I had stumbled into my own dark wood after returning to my hometown following the 2011 death of my sister. What I expected to be a happy homecoming turned instead into an occasion of unceasing anxiety when I discovered that old family fractures could not be healed. I fell into depression and chronic fatigue.

A rheumatologist told me this was caused by family stress, and the only way to escape it was to move away. Not possible, I said. "Then you had better find a way to get inner peace," he replied.

My wife told me that my difficulties were beyond my ability to solve, and that I had to humble myself and start seeing a therapist.

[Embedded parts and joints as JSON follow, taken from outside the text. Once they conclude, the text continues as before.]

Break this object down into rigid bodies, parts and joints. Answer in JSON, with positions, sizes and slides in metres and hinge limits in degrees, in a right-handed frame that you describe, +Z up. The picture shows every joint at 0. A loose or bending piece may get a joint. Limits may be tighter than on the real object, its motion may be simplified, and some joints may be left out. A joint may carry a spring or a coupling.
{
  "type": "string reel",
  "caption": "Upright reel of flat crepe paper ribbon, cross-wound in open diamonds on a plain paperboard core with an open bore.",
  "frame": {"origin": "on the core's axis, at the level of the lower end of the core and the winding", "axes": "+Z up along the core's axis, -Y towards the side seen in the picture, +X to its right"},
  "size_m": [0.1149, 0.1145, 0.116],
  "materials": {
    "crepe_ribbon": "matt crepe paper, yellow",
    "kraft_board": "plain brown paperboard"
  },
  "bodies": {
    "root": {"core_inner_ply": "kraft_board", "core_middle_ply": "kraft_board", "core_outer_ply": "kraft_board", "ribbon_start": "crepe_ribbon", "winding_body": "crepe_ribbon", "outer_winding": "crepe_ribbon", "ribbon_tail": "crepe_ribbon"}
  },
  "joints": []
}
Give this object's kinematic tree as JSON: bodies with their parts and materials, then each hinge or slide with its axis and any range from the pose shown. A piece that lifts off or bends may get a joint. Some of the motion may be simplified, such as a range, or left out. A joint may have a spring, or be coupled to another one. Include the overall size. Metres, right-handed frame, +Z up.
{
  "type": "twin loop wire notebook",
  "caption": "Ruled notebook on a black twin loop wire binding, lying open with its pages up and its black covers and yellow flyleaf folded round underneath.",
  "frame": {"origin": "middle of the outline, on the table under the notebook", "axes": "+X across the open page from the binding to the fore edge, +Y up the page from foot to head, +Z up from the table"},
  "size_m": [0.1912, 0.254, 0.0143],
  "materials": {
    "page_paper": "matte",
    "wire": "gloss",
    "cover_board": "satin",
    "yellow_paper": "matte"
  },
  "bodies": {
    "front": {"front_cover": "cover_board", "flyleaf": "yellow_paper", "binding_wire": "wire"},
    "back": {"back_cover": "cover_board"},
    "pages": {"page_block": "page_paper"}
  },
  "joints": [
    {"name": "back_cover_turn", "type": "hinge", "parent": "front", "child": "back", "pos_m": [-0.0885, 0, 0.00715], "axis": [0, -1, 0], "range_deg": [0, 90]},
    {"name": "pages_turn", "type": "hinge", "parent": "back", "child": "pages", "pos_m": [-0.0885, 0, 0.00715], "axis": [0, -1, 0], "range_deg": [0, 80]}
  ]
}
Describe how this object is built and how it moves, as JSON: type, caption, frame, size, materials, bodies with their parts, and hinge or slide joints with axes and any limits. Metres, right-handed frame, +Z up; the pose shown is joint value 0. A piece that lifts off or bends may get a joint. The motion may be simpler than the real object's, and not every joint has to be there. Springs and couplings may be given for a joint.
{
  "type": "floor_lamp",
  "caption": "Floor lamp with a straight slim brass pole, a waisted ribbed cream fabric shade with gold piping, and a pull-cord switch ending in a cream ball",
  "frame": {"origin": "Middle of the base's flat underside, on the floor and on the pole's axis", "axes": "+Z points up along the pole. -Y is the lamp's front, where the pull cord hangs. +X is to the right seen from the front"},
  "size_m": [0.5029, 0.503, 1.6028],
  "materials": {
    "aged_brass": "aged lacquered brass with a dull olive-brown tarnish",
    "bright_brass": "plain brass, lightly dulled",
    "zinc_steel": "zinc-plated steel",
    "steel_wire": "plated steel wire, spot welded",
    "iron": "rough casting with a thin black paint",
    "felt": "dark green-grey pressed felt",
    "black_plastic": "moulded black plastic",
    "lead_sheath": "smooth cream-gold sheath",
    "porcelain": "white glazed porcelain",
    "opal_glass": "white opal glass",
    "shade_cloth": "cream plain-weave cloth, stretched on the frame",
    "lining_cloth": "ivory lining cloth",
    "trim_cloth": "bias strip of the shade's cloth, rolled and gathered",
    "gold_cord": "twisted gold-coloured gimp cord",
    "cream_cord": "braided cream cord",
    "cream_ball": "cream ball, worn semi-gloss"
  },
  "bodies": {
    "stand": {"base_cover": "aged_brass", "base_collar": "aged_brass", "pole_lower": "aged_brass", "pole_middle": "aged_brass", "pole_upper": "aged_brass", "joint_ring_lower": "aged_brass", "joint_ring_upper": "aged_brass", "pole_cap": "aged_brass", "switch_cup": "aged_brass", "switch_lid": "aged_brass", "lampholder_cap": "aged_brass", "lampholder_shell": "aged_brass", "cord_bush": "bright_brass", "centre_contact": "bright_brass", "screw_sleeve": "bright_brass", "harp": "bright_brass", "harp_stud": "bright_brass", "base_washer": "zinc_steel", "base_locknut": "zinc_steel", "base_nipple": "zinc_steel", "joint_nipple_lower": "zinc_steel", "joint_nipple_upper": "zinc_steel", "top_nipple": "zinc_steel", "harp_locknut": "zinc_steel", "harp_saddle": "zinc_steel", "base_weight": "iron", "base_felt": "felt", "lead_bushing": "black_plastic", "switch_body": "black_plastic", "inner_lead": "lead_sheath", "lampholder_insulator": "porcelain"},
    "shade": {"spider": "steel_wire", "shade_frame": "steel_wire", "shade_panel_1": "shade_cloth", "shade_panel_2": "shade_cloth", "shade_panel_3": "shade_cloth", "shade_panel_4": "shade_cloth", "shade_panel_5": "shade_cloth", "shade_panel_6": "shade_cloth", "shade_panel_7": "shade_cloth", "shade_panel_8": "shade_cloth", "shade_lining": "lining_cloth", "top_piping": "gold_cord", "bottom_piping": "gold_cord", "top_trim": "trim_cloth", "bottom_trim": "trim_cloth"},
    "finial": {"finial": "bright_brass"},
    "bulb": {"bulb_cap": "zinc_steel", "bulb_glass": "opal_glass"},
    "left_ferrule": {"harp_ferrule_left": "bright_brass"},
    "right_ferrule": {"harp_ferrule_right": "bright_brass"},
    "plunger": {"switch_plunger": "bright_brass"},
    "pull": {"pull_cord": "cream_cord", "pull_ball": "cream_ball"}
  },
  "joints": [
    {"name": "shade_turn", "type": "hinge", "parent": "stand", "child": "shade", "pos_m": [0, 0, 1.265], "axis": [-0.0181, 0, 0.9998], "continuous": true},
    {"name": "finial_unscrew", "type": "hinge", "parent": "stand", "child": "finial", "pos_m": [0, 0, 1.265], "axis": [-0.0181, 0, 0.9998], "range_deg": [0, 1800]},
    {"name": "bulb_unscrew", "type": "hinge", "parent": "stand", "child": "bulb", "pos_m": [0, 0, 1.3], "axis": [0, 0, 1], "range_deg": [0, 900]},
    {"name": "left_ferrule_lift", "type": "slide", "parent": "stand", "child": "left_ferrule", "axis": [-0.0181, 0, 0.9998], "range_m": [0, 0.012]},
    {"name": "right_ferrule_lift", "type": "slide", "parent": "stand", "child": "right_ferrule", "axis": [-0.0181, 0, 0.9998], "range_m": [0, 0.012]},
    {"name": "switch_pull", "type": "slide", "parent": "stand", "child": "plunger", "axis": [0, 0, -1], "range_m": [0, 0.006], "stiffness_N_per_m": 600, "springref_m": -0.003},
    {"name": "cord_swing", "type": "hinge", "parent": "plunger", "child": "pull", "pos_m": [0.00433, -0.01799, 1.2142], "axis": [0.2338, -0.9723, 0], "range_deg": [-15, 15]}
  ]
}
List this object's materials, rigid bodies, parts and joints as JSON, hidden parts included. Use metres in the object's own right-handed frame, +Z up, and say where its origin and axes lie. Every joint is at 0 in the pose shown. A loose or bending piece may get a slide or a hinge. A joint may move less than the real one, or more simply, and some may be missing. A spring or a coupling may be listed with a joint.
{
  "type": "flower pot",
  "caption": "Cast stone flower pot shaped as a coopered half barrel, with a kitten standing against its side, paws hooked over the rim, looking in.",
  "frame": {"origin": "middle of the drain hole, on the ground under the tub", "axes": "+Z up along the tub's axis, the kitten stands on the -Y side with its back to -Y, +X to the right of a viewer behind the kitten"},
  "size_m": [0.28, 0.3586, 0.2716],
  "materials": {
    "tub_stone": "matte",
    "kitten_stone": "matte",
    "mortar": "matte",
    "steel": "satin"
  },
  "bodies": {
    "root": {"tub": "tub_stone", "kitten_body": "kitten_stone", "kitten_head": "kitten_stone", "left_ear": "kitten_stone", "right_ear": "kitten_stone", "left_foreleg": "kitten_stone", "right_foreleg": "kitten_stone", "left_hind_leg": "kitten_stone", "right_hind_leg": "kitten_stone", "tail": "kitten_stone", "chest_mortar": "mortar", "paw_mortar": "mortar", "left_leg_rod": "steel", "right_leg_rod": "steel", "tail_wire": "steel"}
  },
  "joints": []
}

This is where Mike Holmes, a professional therapist and a Southern Baptist pastor, came into my life.

Around this time, my Orthodox pastor, Father Matthew Harrington, gave me a demanding prayer discipline, requiring an hour of contemplative prayer daily. Learning how to be still internally in the presence of God was hard for me, but my priest knew that I needed this medicine.

What happened over the next six months was a healing, spiritually and physically. All three Christian men — Dante, Mike, and Father Matthew — worked together to bring me out of the darkness and into the light. It was a case of extraordinary ecumenical teamwork.

The most important of the three was Dante, the 14th-century Catholic literary giant who wrote his Commedia amid his own poverty and exile. The three-part poem — Inferno, Purgatorio, and Paradiso — is an imaginative quest in which a lost soul named Dante recovers his life by journeying through the afterlife, seeking the face of God.

The work is a really a journey into one's own heart, an allegory for the soul's restoration to God through acknowledging its sin, asking for God's mercy, repenting from the ways of sin, and ultimately, being drawn into spiritual unity with God. It sounds highly abstract, but to my great surprise, the Commedia is, for the most part, quite the opposite.

The people Dante meets in Hell, on the holy mountain of Purgatory, and in Heaven are astonishingly real. At one point, entirely absorbed by Dante's incredible story, I realized that I wasn't reading the Divine Comedy; the Divine Comedy was reading me.

In most of my weekly sessions with my therapist, I would begin by talking about what I had read the previous week in Dante, and the reflections it prompted about my own difficult situation. In time, I found that the therapeutic truths Mike was leading me to discover were also in Dante's poem — and encountering them in an adventure story, beautifully told, made them accessible to me in ways that they would not otherwise have been.

Similarly, I would usually begin my confessions to Father Matthew by talking about what reading the Commedia in the previous week or two had revealed to me about my own heart, and the things of which I needed to repent. Strangely enough, this 700-year-old Catholic poem was an amazingly effective guide to examining one's conscience.

In the end, God used Dante's art to reveal my true condition to me, and to show me the way to wholeness. And he used two men from different branches of the Christian tradition — men who had never read Dante — to guide me into applying the lessons of the Commedia to my own life. The result: freedom, healing, and a recovery of the straight path I had lost.

I am convinced that Dante's poem, one of the greatest artistic achievements of Christian civilization, can help contemporary Christians escape their own personal dark wood, no matter what their tradition. In fact, Dante, the medieval Catholic, can serve as a figure of unity for all 21st-century believers. There is something in his work to challenge all of us.